Passage Readability Levels

A reader of our site recently asked us about the readability level of our passages –
“I gave my students the Virginia Grade 4 Grade Level Reading Test yesterday. I noticed on the answer key that 40 out of 50 questions were from passages on the 5.7, 6.3, and 6.5 reading levels. What is the rationale for including passages that were written well above the reading level of most fourth graders?”

As our answer has general interest, here it is:
The readability levels we supply are a guide, they are not concrete, and they are not set in stone. Much of what Hemingway wrote scores readability of 6 or below. Can a fifth grader really understand what Hemingway is writing? Sure, they might be able to manage the sentence structure and get a grasp on most of the words, but Hemingway’s writing only begins with the concrete print on the page. It is so much more.

Yes, the readabilities come out a little high from time to time. On the Simulation Tests, we try mightily to give them passages with readabilities that are more tightly aligned with the “correct” grade level. In the SABs, we are pretty loose, judging the overall passage with the readability as one of our concerns when rating a passage’s difficulty level. Our SABs range from above grade level to below grade level, so a variety of skill levels can access our materials. In the Grade Level Tests, we do range from the grade level up a grade or two in readability, but only when we judge that the overall passage is still accessible to students. We don’t let the readability score be the end all and be all of the decision to place a passage at a certain grade level.

Furthermore, we have had our Grade Level tests reviewed by teachers specifically with the question of difficulty in mind, and have not had a complaint about our passage leveling in several years. But that has not stopped us from being very diligent in maintaining an accurate database of passages. In fact, a few years back, Scott [Reynolds] and I revisited all of our passages and moved some up or down a grade as we deemed necessary. Additionally, our materials have been used daily by teachers and students, and we have received mostly positive words regarding our material difficulty level. Our tests have certainly become more accessible to students in the 7 years since I’ve been here.

John Anderson [senior English test writer and editor]

I would add that every different readability formula produces somewhat different grade levels for nearly any passage. Sometime the levels indicated are very different – as much as three grades different. Usually, that is when there is something peculiar about the passage. Specifically, we have calculated the Lexile® levels for many of the passages. (We can’t publish them, as that requires a license.) We found that the Lexile score is often quite different from the Flesch-Kincaid level we report. Which one is “correct”? That is a complex matter that has been argued for years.

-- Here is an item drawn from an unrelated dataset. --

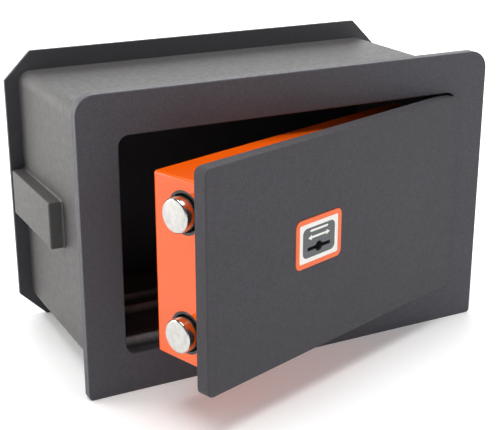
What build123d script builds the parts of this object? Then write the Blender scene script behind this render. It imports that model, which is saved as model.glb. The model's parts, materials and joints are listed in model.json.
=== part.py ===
from build123d import *
import os

# Recessed wall safe with a key-operated, double-throw bolt lock.
#
# Frame of the part, in millimetres: X to the right as one faces the safe, Y into the wall,
# Z up. The origin is the centre of the front frame's back face, which bears on the wall.
# The door group is drawn shut and then swung open to its rest angle.

# --- driving dimensions -----------------------------------------------------------------

# front frame
FRAME_WIDTH = 312.0
FRAME_HEIGHT = 206.0
FRAME_THICK = 8.0
FRAME_TOP_RADIUS = 13.0
FRAME_BOTTOM_RADIUS = 3.0
OPENING_LEFT = -128.7
OPENING_RIGHT = 129.5
OPENING_HEIGHT = 150.0
OPENING_RADIUS = 7.5
REBATE = 1.0                 # the body is set this far into the frame's back
EDGE_ROUND = 0.8

# body box and rear plate
BODY_WIDTH = 294.0
BODY_HEIGHT = 178.0
BODY_RADIUS = 9.0
BODY_SHEET = 3.0
BODY_END = 142.0             # y of the body's back end, where the rear plate starts
REAR_WIDTH = 314.0
REAR_THICK = 3.0
REAR_CHAMFER = 20.0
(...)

One thing we have discovered is that material which interests students is “easier” to read than boring material. We try to make our passages both interesting and informative. In English tests, the difficulty of any question is a function of both the difficulty of the passage and of the question itself. Both aspects have to be considered.

What I suggest is that you try out the material with your students. Look at the test scores and also do a follow-up with the class on the test. Ask the students directly if the passages were hard to understand. If you do find that the material really is too challenging for them, please let us know. We do want to know that.
One final point — The difficulty of any test question which has a “display” — a written passage, a graph, a picture, a table, a diagram, a sound passage, a video, etc. — is always a function of both the display and the question asked in reference to it.